Mr Blair made the announcement in the course of a speech mapping out Labour's vision for the future of Northern Ireland. He stressed the union with Britain was here to stay but also indicated his desire for a strong Irish dimension, with increased linkages with Dublin. He pulled off the unusual feat of drawing welcomes for his speech from both Ulster Unionist leader David Trimble and SDLP leader John Hume. Since the aims of these two parties are generally held to be inimical, it may take some time to clarify whether one or both have misinterpreted Mr Blair's intentions.

Initial response from Sinn Fein was critical, Martin McGuinness complaining that nationalists "will be disappointed by the pro-Unionist emphasis in Mr Blair's speech." Nevertheless, Sinn Fein, having for months called for direct talks with the Government, could hardly have turned down the initiative and last night Mr McGuinness confirmed Sinn Fein would be taking up the offer of talks. Telephone contact between the two sides is expected as early as today.

It emerged last night that one of the reasons for the unusually widespread welcome given to the speech was a detailed consultation which took place earlier this week. Mr Blair is understood to have spoken to John Major, while Ms Mowlam spoke to her predecessor, Sir Patrick Mayhew. Mr Trimble, Mr Hume and others were also consulted.

Mr Blair told his audience at the Royal Ulster Agricultural Show: "My message to Sinn Fein is clear. The settlement train is leaving. I want you on that train. But it is leaving anyway and I will not allow it to wait for you." In the key passage of his speech, the Prime Minister declared: "To make sure there is no danger of misunderstanding, I am prepared to allow officials to meet Sinn Fein, provided events on the ground, here and elsewhere, do not make that impossible. This is not about negotiating the terms of a ceasefire. We simply want to explain our position and to assess whether the republican movement genuinely is ready to give up violence and commit itself to politics alone. If they are, I will not be slow in my response. If they are not, they can expect no sympathy or understanding. I will be implacable in pursuit of terrorism."

In other words, Mr Blair has given republicans a further and possibly final chance to renew the IRA ceasefire and opt for politics rather than violence. In doing so he refrained from making a number of stipulations which John Major had laid down as his government's policy, and which republicans had denounced as unacceptable pre-conditions.

Mr Blair, by contrast, played down the decommissioning issue and left various issues open to negotiation. That republicans are now again to be in direct contact with the Government will raise hopes that a new ceasefire could be in prospect. Unionists took comfort from Mr Blair's bald statement - "I value the union," from his emphasis on the principle of consent, and from his observation that "none of us in this hall today, even the youngest, is likely to see Northern Ireland as anything but a part of the United Kingdom." Together, these arguably amount to as strong a commitment to the union as any given by Mr Major.
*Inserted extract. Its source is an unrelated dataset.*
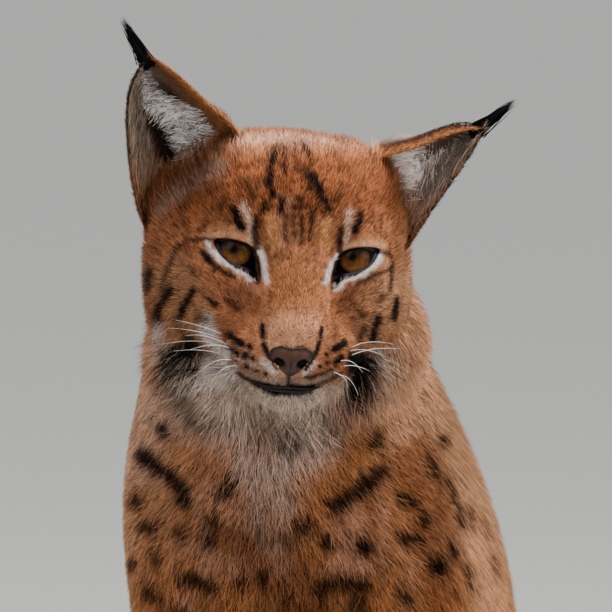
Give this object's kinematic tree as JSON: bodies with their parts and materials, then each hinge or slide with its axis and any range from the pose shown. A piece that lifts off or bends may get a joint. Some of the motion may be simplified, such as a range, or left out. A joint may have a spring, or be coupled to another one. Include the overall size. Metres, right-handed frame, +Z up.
{
  "type": "eurasian lynx",
  "caption": "Life-size seated lynx with its head turned to the front, parted into head, ears, eyes, nose, neck, torso, legs and tail.",
  "frame": {"origin": "on the floor, below the middle of the model's overall box", "axes": "+Z up, -Y to the front of the seated body, +X to the animal's left"},
  "size_m": [0.3056, 0.633, 0.8573],
  "materials": {
    "coat_head": "short rufous fur with dark streaks, white round the eyes and mouth",
    "coat_ears": "short fur, black rims and tufts, pale hair inside",
    "coat_neck": "longer buff and white fur with dark spots",
    "coat_body": "rufous fur with dark spots",
    "coat_legs": "buff and rufous fur with small dark spots",
    "coat_tail": "rufous fur with a black end",
    "nose_leather": "bare, finely pebbled, slightly damp",
    "eye": "wet, clear over an amber-brown iris"
  },
  "bodies": {
    "root": {"head": "coat_head", "nose": "nose_leather", "ear_left": "coat_ears", "ear_right": "coat_ears", "neck": "coat_neck", "torso": "coat_body", "foreleg_left": "coat_legs", "foreleg_right": "coat_legs", "hindleg_left": "coat_legs", "hindleg_right": "coat_legs", "tail": "coat_tail", "eye_left": "eye", "eye_right": "eye"}
  },
  "joints": []
}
But at the same time constitutional nationalists such as Mr Hume welcomed the fresh approach to republicans and the Prime Minister's assertion that the 1995 framework document, with its suggestion of strong new Anglo-Irish links, set out a reasonable basis for future negotiation. Mr Hume said people across Ireland owed Mr Blair a "debt of gratitude" and urged Sinn Fein to take up the offer of talks immediately.

He had delivered "the most comprehensive speech made by any British prime minister in the last 25 years of our Troubles".

Mr Trimble welcomed the pledge that if there was no IRA ceasefire the talks, due to resume on 3 June, would go on without Sinn Fein.

"That is why the inter-party talks made no progress for the last six months, because various parties were not prepared to get into serious talks without Sinn Fein". While Mr Blair was attempting to win a new IRA ceasefire the RUC Chief Constable warned that the loyalist ceasefire was unravelling. Ronnie Flanagan accused loyalists of breaching their 30-month ceasefire with recent attacks and blamed "constituent parts" of the Combined Loyalist Military Command. "There has been a continuing disintegration of that ceasefire and the implications are stark," he said.